Having such a difficult partner was just one of Scotty’s many frustrations, and finally it all became too much. Bit by bit, he disintegrated into an unreliable leader of a company that needed a firm hand. He started to develop some physical ailments, which seemed clearly related to stress. When he finally decided to repair some of the damage resulting from the bozo period by laying off some staff, he did so at a company-wide meeting in March 1981, at which he admitted to all present that he didn’t find running Apple to be all that much fun anymore.

Soon after that the board agreed that Scotty had to go. He departed after taking one last shot with a letter that attacked what he saw as a culture of hypocrites, yes-men, and “empire builders.” Of course, the divided culture was as much his fault as anyone else’s. But Steve knew that Scotty had borne the heaviest load as Apple morphed from a startup into a real operation. After his departure, Steve reportedly experienced a sudden bout of guilt; he was quoted as saying, “I was always afraid that I’d get a call to say that Scotty had committed suicide.”
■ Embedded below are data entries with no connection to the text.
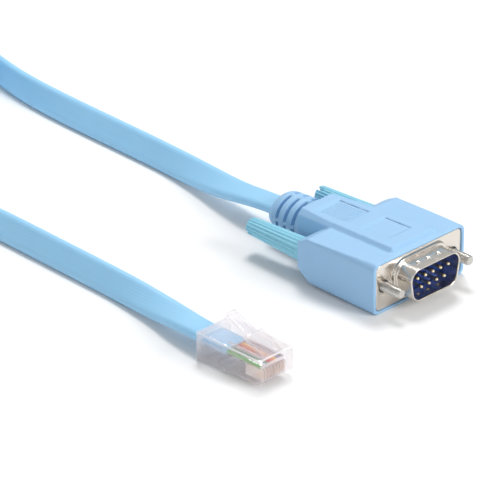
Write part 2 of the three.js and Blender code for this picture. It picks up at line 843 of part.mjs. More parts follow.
/** One contact blade, taller at the front where it meets the socket's wire. */
function contactGeometry() {
  const low = noseRise + contactInset;
  const high = wireCentre - wireDiameter / 2 - wireClearance * 2;
  const back = contactFront + contactLength;
  return prismAlongX(polygon([
    [contactFront + plugEdge, low],
    [back, low + plugEdge],
    [back, high],
    [contactFront + 1, high],
    [contactFront, low + contactNoseHeight],
    [contactFront, low + plugEdge],
  ]), -contactThickness / 2, contactThickness / 2);
}

/** A material by colour, roughness and metalness. */
function finish(color, roughness, metalness = 0) {
  return new THREE.MeshStandardMaterial({ color, roughness, metalness });
}

const hoodBlue = finish(0xa0cdf2, 0.55);
const knobTeal = finish(0x8cc4dc, 0.5);
const nickel = finish(0xc6c6c8, 0.25, 1);
const insulatorBlue = finish(0x1f304e, 0.4);
const pinGold = finish(0xe2cfa0, 0.25, 1);
const cableBlue = finish(0x97c9eb, 0.5);
const clearPlastic = finish(0xe6e4e6, 0.15);
const contactGold = finish(0xd9a860, 0.25, 1);
const tieBlack = finish(0x2b2b2d, 0.7);
const wireColours = [0x4f9e46, 0x9fa3a8, 0x3d6b52, 0xb8322c, 0xd8702a, 0xd9b32e, 0x6f6a96, 0x3f3f46];

/** A named mesh at a place, with an optional turn about X or Z in degrees. */
function part(name, geometry, material, place = [0, 0, 0], turn = [0, 0, 0]) {
  const mesh = new THREE.Mesh(geometry, material);
  mesh.name = name;
  mesh.position.set(...place);
  mesh.rotation.set(...turn.map(radians));
  return mesh;
}

/** The D-sub plug with its thumbscrews. */
function dsubPlug() {
  const plug = new THREE.Group();
  plug.add(
    part("hood", hoodGeometry(), hoodBlue),
    part("front_shell", shellGeometry(), nickel),
    part("pin_insulator", insulatorGeometry(), insulatorBlue),
  );
  pinPlaces().forEach(([x, z], i) => {
    plug.add(part(`pin_${i + 1}`, pinGeometry(), pinGold, [x, 0, z]));
  });
  for (const [side, sign] of [["left", -1], ["right", 1]]) {
    const place = [(sign * screwSpacing) / 2, 0, midHeight];
    plug.add(
      part(`jackscrew_${side}`, jackscrewGeometry(), nickel, place),
      part(`knob_${side}`, knobGeometry(knobSlotAngles[side]), knobTeal, place),
    );
  }
  return plug;
}

/** The modular plug with its contacts, wires and latch. */
function modularPlug() {
  const plug = new THREE.Group();
  plug.position.set(plugX, plugY, 0);
  plug.add(part("plug_housing", plugHousingGeometry(), clearPlastic));
  const root = [
    0,
    latchChannelFront + latchRootSetback + latchRootRadius,
    plugHeight - latchChannelDepth + latchGap + latchRootRadius,
  ];
  plug.add(part("plug_latch", latchGeometry(), clearPlastic, root, [latchRestAngle, 0, 0]));
  const wireBack = plugLength - jacketInPlug - jointGap;
  contactPlaces().forEach((x, i) => {
    const wire = rodAlongY(wireDiameter, wireFront, wireBack, 0, wireCentre, 12);
    plug.add(
      part(`contact_${i + 1}`, contactGeometry(), contactGold, [x, 0, 0]),
      part(`wire_${i + 1}`, wire, finish(wireColours[i % wireColours.length], 0.45), [x, 0, 0]),
    );
  });
  return plug;
}

/** The flat cable: two stretches laid out, the coil between them, and its tie. */
function flatCable() {
  const cable = new THREE.Group();
  const [coilIn, coilOut] = coilShares();
  const coilPlace = [coilCentreX, coilCentreY, 0];
  cable.add(
    part("cable_boot_stretch", cableGeometry(0, coilIn, false), cableBlue),
    part("cable_coil", coilGeometry(), cableBlue, coilPlace),
    part("cable_plug_stretch", cableGeometry(coilOut, 1, true), cableBlue),
    part("coil_tie", tieGeometry(), tieBlack, coilPlace, [0, 0, tieAngle]),
  );
  return cable;
}

const consoleCable = new THREE.Group();
consoleCable.position.y = originShift;
consoleCable.add(dsubPlug(), modularPlug(), flatCable());

export default consoleCable;
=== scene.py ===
"""Looks of a console cable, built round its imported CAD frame.

A D-sub plug in a light blue hood with two thumbscrews, a flat cable and a clear modular plug
lie on a pale floor. The sub-assemblies hold their sizes in millimetres, in the part's own
frame, and their meshes are scaled to metres when they are made.
"""

import json
import logging
import math
from dataclasses import dataclass, field
from enum import Enum
from typing import Callable, Sequence

import bmesh
import bpy
from mathutils import Matrix, Vector

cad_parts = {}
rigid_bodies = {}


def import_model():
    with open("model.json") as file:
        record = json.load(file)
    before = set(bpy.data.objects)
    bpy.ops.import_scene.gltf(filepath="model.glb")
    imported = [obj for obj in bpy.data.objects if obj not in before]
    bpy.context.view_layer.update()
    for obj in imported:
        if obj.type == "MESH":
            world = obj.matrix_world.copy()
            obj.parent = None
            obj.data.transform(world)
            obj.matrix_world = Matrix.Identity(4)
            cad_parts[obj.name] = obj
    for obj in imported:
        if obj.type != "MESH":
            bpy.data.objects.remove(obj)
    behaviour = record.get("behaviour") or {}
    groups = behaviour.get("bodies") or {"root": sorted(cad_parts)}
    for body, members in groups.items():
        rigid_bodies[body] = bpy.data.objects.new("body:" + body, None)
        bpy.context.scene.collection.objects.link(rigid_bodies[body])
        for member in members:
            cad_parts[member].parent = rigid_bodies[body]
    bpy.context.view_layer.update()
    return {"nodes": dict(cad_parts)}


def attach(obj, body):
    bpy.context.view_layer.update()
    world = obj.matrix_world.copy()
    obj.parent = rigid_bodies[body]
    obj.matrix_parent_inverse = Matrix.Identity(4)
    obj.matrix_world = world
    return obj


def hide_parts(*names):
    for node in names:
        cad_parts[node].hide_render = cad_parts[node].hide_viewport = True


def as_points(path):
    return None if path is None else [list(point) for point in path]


# Millimetres to metres.
MM = 0.001
# The hood's front rim and the height of the D-sub plug's axis, in the part's frame.
RIM_Y = -22.9
MIDDLE_Z = 7.105
# The modular plug's middle, and its front face behind the rim.
PLUG_X = -57.2
PLUG_Y = -6.1

Point = tuple[float, float, float]
Flat = tuple[float, float]
Color = tuple[float, float, float]
Setting = str | float | bool | tuple

# The scene object of each CAD node, filled in when the frame is loaded.
FRAME_NODES: dict[str, str] = {}


class Body(Enum):
    """The CAD bodies that pieces ride on."""

    ROOT = "root"
    LEFT_SCREW = "thumbscrew_left"
    RIGHT_SCREW = "thumbscrew_right"
    LATCH = "latch"


class Side(Enum):
    """The sides of the D-sub plug, as in the names of the thumbscrews' nodes."""

    LEFT = "left"
    RIGHT = "right"


class Slot(Enum):
    """The record's material slots."""

    HOOD = "hood_vinyl"
    KNOB = "knob_plastic"
    JACKET = "cable_jacket"
    NICKEL = "nickel_plate"
    INSULATOR = "insulator_plastic"
    PIN = "pin_plate"
    CLEAR = "clear_polycarbonate"
    CONTACT = "contact_gold"
    STRAP = "tie_strap"
    WIRE_GREEN = "wire_green"
    WIRE_GREY = "wire_grey"
    WIRE_DARK_GREEN = "wire_dark_green"
    WIRE_RED = "wire_red"
    WIRE_ORANGE = "wire_orange"
    WIRE_YELLOW = "wire_yellow"
    WIRE_VIOLET = "wire_violet"
    WIRE_BLACK = "wire_black"


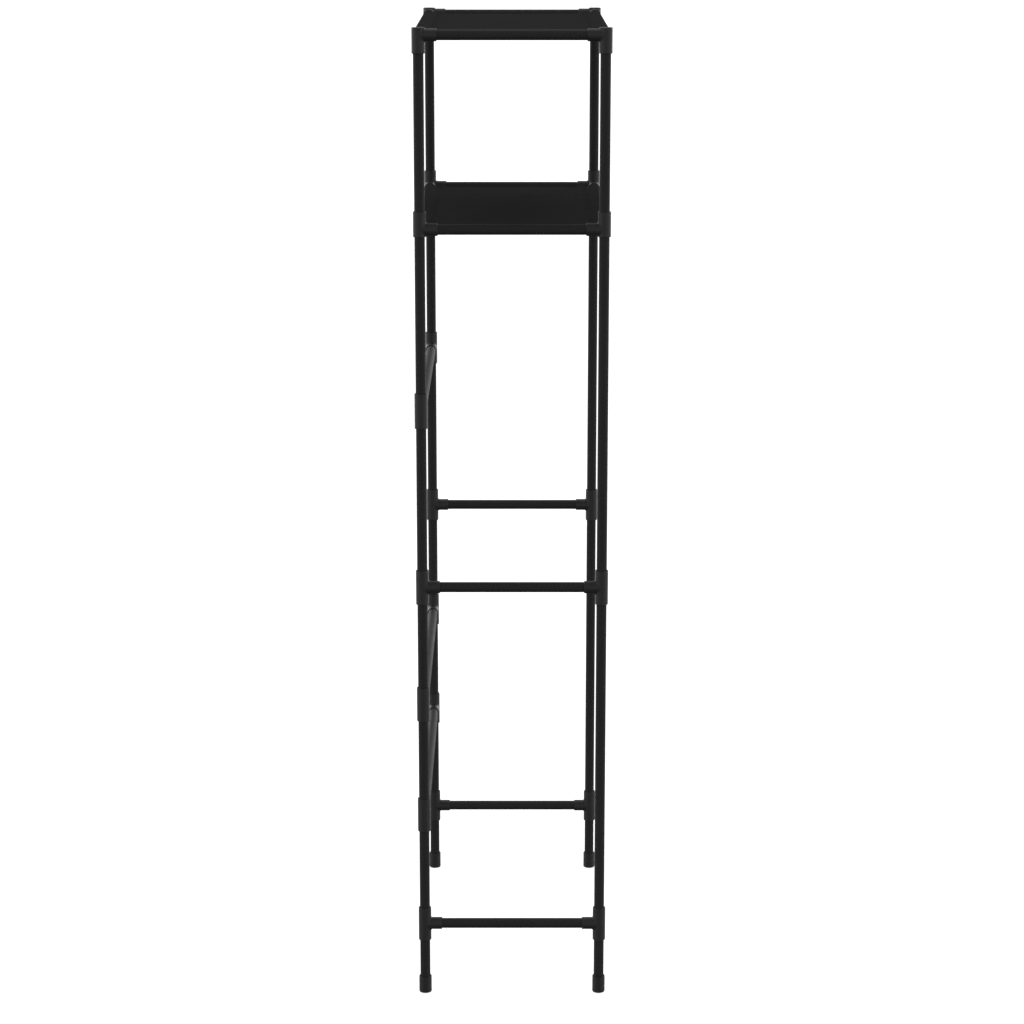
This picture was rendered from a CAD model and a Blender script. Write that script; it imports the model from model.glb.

Becoming Steve Jobs. The Evolution of a Reckless Upstart into a Visionary Leader _2.jpg

ON A SEPTEMBER day in 1981, just a couple of months after Scotty’s departure, Bill Gates visited the Apple campus in Cupertino. The twenty-six-year-old CEO of Microsoft made the trip fairly often, since his company worked closely with Apple on programming languages for software developers. At the time, Steve was far richer and far more well-known. Gates, however, was the far more precocious and astute businessman.
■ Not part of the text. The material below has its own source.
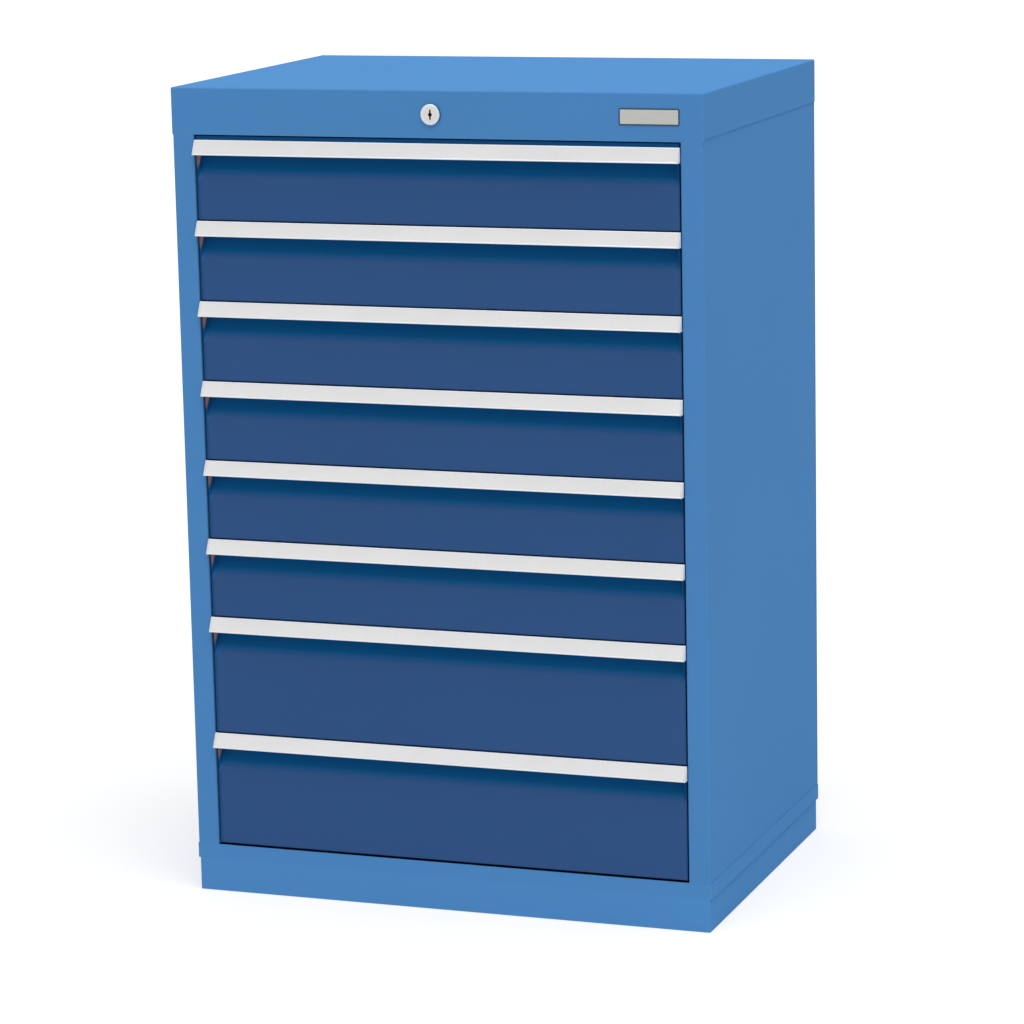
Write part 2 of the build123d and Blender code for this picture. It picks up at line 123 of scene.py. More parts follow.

After dropping out of Harvard, Gates had started Microsoft in 1975 in Albuquerque, New Mexico, with his prep school programming buddy, Paul Allen. Albuquerque was home to MITS, the maker of the Altair computer that had so excited the Homebrew hobbyists. Gates and Allen wrote a piece of software called an “interpreter” that made it possible for hobbyists to write their own programs for the Altair in the simple but popular BASIC programming language. MITS opted to bundle the program with each Altair it sold, and Micro-soft was in business.

The fortunate son of a prominent Seattle attorney and an accomplished, civic-minded mother, Gates came to business naturally. After he and Allen discovered that hobbyists were giving away pirated copies of their Altair BASIC interpreter, Gates wrote a kind of manifesto, asserting that developers of software for microcomputers should be paid for their programs. If that happened, Gates predicted, an entirely new kind of software industry would arise that would benefit software developers, microcomputer makers, and users alike. This would represent a huge change: at that point, software development was mostly in the hands of the makers of computer hardware, who buried the development costs in the final price of the devices they sold. The prospect of making money by building software, Gates believed, would spur innovation and help the new microcomputer manufacturers take better advantage of the breakneck pace of improvement in semiconductor technology promised by Moore’s law.

Gates’s manifesto was every bit as significant as Moore’s law in the explosion of personal computing. Software development requires very little capital investment, since it is basically intellectual capital, pure thoughtstuff, expressed in a set of detailed instructions written in a language that machines can understand. The main cost is in the labor required to design and test it. There is no need for expensive factories or for the invention of fabrication equipment and processes. It can be replicated endlessly for practically nothing. And the prospect of hundreds of thousands of potential customers, or even more, means that developers don’t have to charge enormous prices.

Gates was right. Accepting the fact that software was worth paying for led to the emergence of a dynamic new industry. One could argue that Gates’s greatest contribution to the world was not Microsoft, or the MS-DOS or Windows operating systems, or the Office productivity applications that hundreds of millions of people use. It was his role as the first champion of the concept that software itself had value. The mind that could envision all that was a mind suited for the organizational matrixes of the corporate world. In those early days, Microsoft never lacked for enlightened leadership, unlike Apple.

On that September morning in 1981, IBM shipped its first personal computer. Steve had always derided Big Blue as a lumbering monstrosity, and truly believed that no discerning buyer would ever prefer a microcomputer from IBM to one made by Apple. Gates, on the other hand, knew this might be the beginning of something big. His MS-DOS operating system software sat on every IBM PC that went out the door, and he had witnessed the speed with which IBM’s Don Estridge and Bill Lowe had steered their PC project around IBM’s hidebound bureaucracy. In fact, their rush to market had led them to acquiesce to a historic deal with Gates, allowing him the right in the future to license MS-DOS to other computer makers. It was a decision they would forever regret, since it ultimately tilted power from hardware manufacturers to Microsoft—thereby proving the validity of Gates’s manifesto and setting the stage for virtually the entire industry to adopt MS-DOS as a standard that would marginalize Apple, which did not license its operating system. But on that fall afternoon, no one Gates spoke to at Apple seemed aware that their world was about to change, much less acted worried. Years later, Gates remembered that “I kept walking around, asking, ‘Isn’t this a big deal?’ But no one seemed concerned.”